■ Set problem ■
Quote the whole listing word for word, please.
>> BEGIN
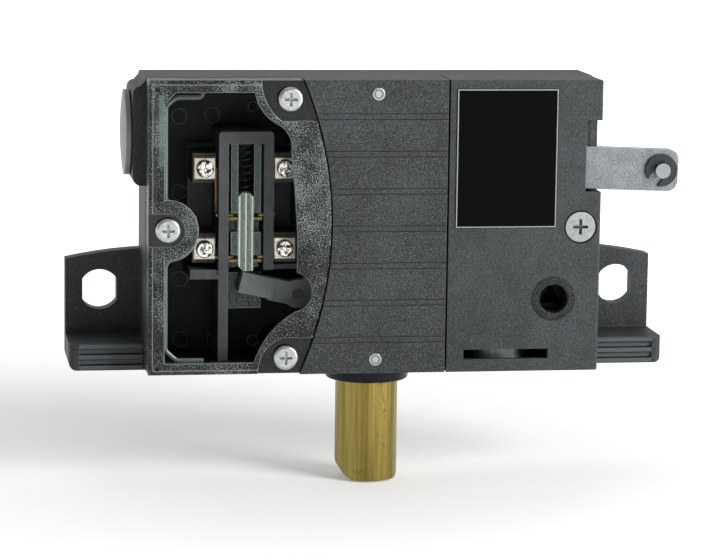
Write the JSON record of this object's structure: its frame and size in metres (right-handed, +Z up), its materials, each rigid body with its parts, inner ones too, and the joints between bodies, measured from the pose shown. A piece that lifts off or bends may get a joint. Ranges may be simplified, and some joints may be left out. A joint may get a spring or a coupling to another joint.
{
  "type": "tongue interlock switch",
  "caption": "Door interlock switch: plastic housing with ears, clear contact window, sprung brass locking bolt below and a steel lever that lifts it.",
  "frame": {"origin": "on the mounting plane, midway between the two ear holes", "axes": "+X to the right, +Y into the wall behind the mounting plane, +Z up; the locking bolt points down -Z"},
  "size_m": [0.1943, 0.0388, 0.1297],
  "materials": {
    "housing_plastic": "glass-filled, fine grain",
    "clear_cover": "smoky clear, frosted rim",
    "middle_plastic": "glass-filled, fine grain",
    "right_plastic": "glass-filled, fine grain",
    "seal_rubber": "matt",
    "plated_screw": "bright zinc plated",
    "plate_black": "satin black, pale border",
    "ring_plastic": "smooth",
    "release_metal": "darkened steel",
    "drum_steel": "turned",
    "lever_zinc": "zinc plated strip",
    "pin_steel": "plated",
    "ring_black": "black oxide",
    "bolt_brass": "drawn bar, dull",
    "collar_black": "smooth",
    "spring_steel": "spring wire",
    "rocker_steel": "sheared plate",
    "carrier_grey": "moulded",
    "contact_brass": "strip",
    "terminal_zinc": "plated",
    "clear_part": "clear",
    "rocker_grey": "moulded",
    "entry_plastic": "moulded, light bloom"
  },
  "bodies": {
    "housing": {"housing_base": "housing_plastic", "contact_cover": "clear_cover", "contact_cover_seal": "seal_rubber", "contact_cover_screws": "plated_screw", "ribbed_cover": "middle_plastic", "ribbed_cover_rivets": "plated_screw", "lever_cover": "right_plastic", "lever_cover_screw": "plated_screw", "name_plate": "plate_black", "release_ring": "ring_plastic", "release_spigot": "pin_steel", "drum_axle": "pin_steel", "guide_collar": "collar_black", "spring_guide": "collar_black", "lever_pivot_pin": "pin_steel", "lever_pivot_ring": "ring_black", "lift_rocker_pin": "pin_steel", "contact_block": "carrier_grey", "fixed_contacts": "contact_brass", "terminal_washers": "terminal_zinc", "terminal_screws": "terminal_zinc", "contact_guides": "clear_part", "lower_guide": "clear_part", "contact_rocker_pin": "pin_steel", "cable_entry_plug": "entry_plastic", "cable_entry_seal": "seal_rubber"},
    "bolt": {"locking_bolt": "bolt_brass", "bolt_spring": "spring_steel"},
    "lever": {"actuating_lever": "lever_zinc", "drive_pin": "pin_steel", "lever_end_pin": "pin_steel", "lever_end_ring": "ring_black"},
    "lift": {"lift_rocker": "rocker_steel"},
    "release": {"release_shaft": "release_metal", "release_arm": "rocker_steel"},
    "contact_rocker_body": {"contact_rocker": "rocker_grey"},
    "plunger": {"contact_plunger": "clear_part", "contact_bridges": "contact_brass", "plunger_spring": "spring_steel"},
    "drum": {"adjusting_drum": "drum_steel"}
  },
  "joints": [
    {"name": "bolt_slide", "type": "slide", "parent": "housing", "child": "bolt", "axis": [0, 0, 1], "range_m": [0, 0.018], "stiffness_N_per_m": 600, "springref_m": -0.015, "deforming": ["bolt_spring"]},
    {"name": "lever_swing", "type": "hinge", "parent": "housing", "child": "lever", "pos_m": [0.06, -0.033, 0.04203], "axis": [0, -1, 0], "range_deg": [0, 32]},
    {"name": "lift_rocker_swing", "type": "hinge", "parent": "housing", "child": "lift", "pos_m": [0.028, -0.0205, 0.03504], "axis": [0, 1, 0], "range_deg": [0, 52.09]},
    {"name": "release_turn", "type": "hinge", "parent": "housing", "child": "release", "pos_m": [0.0572, -0.0205, 0.0004], "axis": [0, 1, 0], "range_deg": [0, 20.82]},
    {"name": "contact_rocker_swing", "type": "hinge", "parent": "housing", "child": "contact_rocker_body", "pos_m": [-0.0234, -0.027, 0.001], "axis": [0, -1, 0], "range_deg": [0, 12]},
    {"name": "plunger_slide", "type": "slide", "parent": "housing", "child": "plunger", "axis": [0, 0, -1], "range_m": [0, 0.00331], "deforming": ["plunger_spring"]},
    {"name": "drum_turn", "type": "hinge", "parent": "housing", "child": "drum", "pos_m": [0.042, -0.0205, -0.018], "axis": [0, 0, 1], "range_deg": [0, 90]}
  ],
  "couplings": [
    {"joint": "lever_swing", "follows": "bolt_slide", "rad_per_m": 31.028},
    {"joint": "lift_rocker_swing", "follows": "bolt_slide", "rad_per_m": 50.501},
    {"joint": "release_turn", "follows": "bolt_slide", "rad_per_m": 20.187},
    {"joint": "contact_rocker_swing", "follows": "bolt_slide", "rad_per_m": 11.636},
    {"joint": "plunger_slide", "follows": "bolt_slide", "ratio": 0.18333}
  ]
}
>> END
■ Worked solution ■
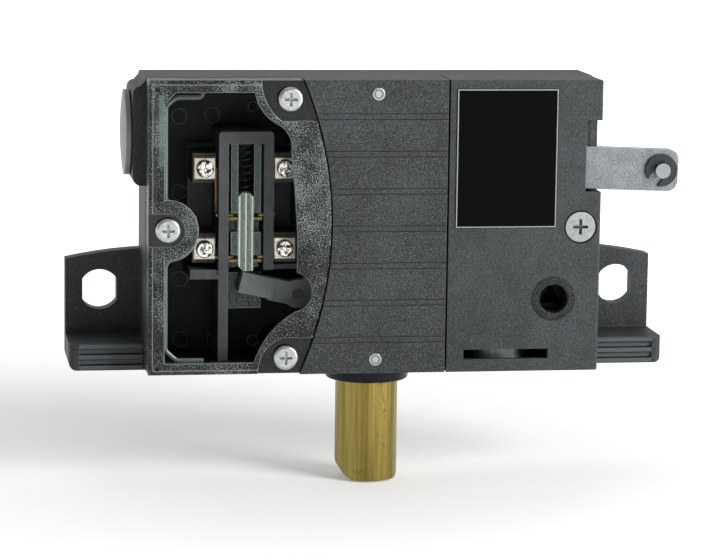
Write the JSON record of this object's structure: its frame and size in metres (right-handed, +Z up), its materials, each rigid body with its parts, inner ones too, and the joints between bodies, measured from the pose shown. A piece that lifts off or bends may get a joint. Ranges may be simplified, and some joints may be left out. A joint may get a spring or a coupling to another joint.
{
  "type": "tongue interlock switch",
  "caption": "Door interlock switch: plastic housing with ears, clear contact window, sprung brass locking bolt below and a steel lever that lifts it.",
  "frame": {"origin": "on the mounting plane, midway between the two ear holes", "axes": "+X to the right, +Y into the wall behind the mounting plane, +Z up; the locking bolt points down -Z"},
  "size_m": [0.1943, 0.0388, 0.1297],
  "materials": {
    "housing_plastic": "glass-filled, fine grain",
    "clear_cover": "smoky clear, frosted rim",
    "middle_plastic": "glass-filled, fine grain",
    "right_plastic": "glass-filled, fine grain",
    "seal_rubber": "matt",
    "plated_screw": "bright zinc plated",
    "plate_black": "satin black, pale border",
    "ring_plastic": "smooth",
    "release_metal": "darkened steel",
    "drum_steel": "turned",
    "lever_zinc": "zinc plated strip",
    "pin_steel": "plated",
    "ring_black": "black oxide",
    "bolt_brass": "drawn bar, dull",
    "collar_black": "smooth",
    "spring_steel": "spring wire",
    "rocker_steel": "sheared plate",
    "carrier_grey": "moulded",
    "contact_brass": "strip",
    "terminal_zinc": "plated",
    "clear_part": "clear",
    "rocker_grey": "moulded",
    "entry_plastic": "moulded, light bloom"
  },
  "bodies": {
    "housing": {"housing_base": "housing_plastic", "contact_cover": "clear_cover", "contact_cover_seal": "seal_rubber", "contact_cover_screws": "plated_screw", "ribbed_cover": "middle_plastic", "ribbed_cover_rivets": "plated_screw", "lever_cover": "right_plastic", "lever_cover_screw": "plated_screw", "name_plate": "plate_black", "release_ring": "ring_plastic", "release_spigot": "pin_steel", "drum_axle": "pin_steel", "guide_collar": "collar_black", "spring_guide": "collar_black", "lever_pivot_pin": "pin_steel", "lever_pivot_ring": "ring_black", "lift_rocker_pin": "pin_steel", "contact_block": "carrier_grey", "fixed_contacts": "contact_brass", "terminal_washers": "terminal_zinc", "terminal_screws": "terminal_zinc", "contact_guides": "clear_part", "lower_guide": "clear_part", "contact_rocker_pin": "pin_steel", "cable_entry_plug": "entry_plastic", "cable_entry_seal": "seal_rubber"},
    "bolt": {"locking_bolt": "bolt_brass", "bolt_spring": "spring_steel"},
    "lever": {"actuating_lever": "lever_zinc", "drive_pin": "pin_steel", "lever_end_pin": "pin_steel", "lever_end_ring": "ring_black"},
    "lift": {"lift_rocker": "rocker_steel"},
    "release": {"release_shaft": "release_metal", "release_arm": "rocker_steel"},
    "contact_rocker_body": {"contact_rocker": "rocker_grey"},
    "plunger": {"contact_plunger": "clear_part", "contact_bridges": "contact_brass", "plunger_spring": "spring_steel"},
    "drum": {"adjusting_drum": "drum_steel"}
  },
  "joints": [
    {"name": "bolt_slide", "type": "slide", "parent": "housing", "child": "bolt", "axis": [0, 0, 1], "range_m": [0, 0.018], "stiffness_N_per_m": 600, "springref_m": -0.015, "deforming": ["bolt_spring"]},
    {"name": "lever_swing", "type": "hinge", "parent": "housing", "child": "lever", "pos_m": [0.06, -0.033, 0.04203], "axis": [0, -1, 0], "range_deg": [0, 32]},
    {"name": "lift_rocker_swing", "type": "hinge", "parent": "housing", "child": "lift", "pos_m": [0.028, -0.0205, 0.03504], "axis": [0, 1, 0], "range_deg": [0, 52.09]},
    {"name": "release_turn", "type": "hinge", "parent": "housing", "child": "release", "pos_m": [0.0572, -0.0205, 0.0004], "axis": [0, 1, 0], "range_deg": [0, 20.82]},
    {"name": "contact_rocker_swing", "type": "hinge", "parent": "housing", "child": "contact_rocker_body", "pos_m": [-0.0234, -0.027, 0.001], "axis": [0, -1, 0], "range_deg": [0, 12]},
    {"name": "plunger_slide", "type": "slide", "parent": "housing", "child": "plunger", "axis": [0, 0, -1], "range_m": [0, 0.00331], "deforming": ["plunger_spring"]},
    {"name": "drum_turn", "type": "hinge", "parent": "housing", "child": "drum", "pos_m": [0.042, -0.0205, -0.018], "axis": [0, 0, 1], "range_deg": [0, 90]}
  ],
  "couplings": [
    {"joint": "lever_swing", "follows": "bolt_slide", "rad_per_m": 31.028},
    {"joint": "lift_rocker_swing", "follows": "bolt_slide", "rad_per_m": 50.501},
    {"joint": "release_turn", "follows": "bolt_slide", "rad_per_m": 20.187},
    {"joint": "contact_rocker_swing", "follows": "bolt_slide", "rad_per_m": 11.636},
    {"joint": "plunger_slide", "follows": "bolt_slide", "ratio": 0.18333}
  ]
}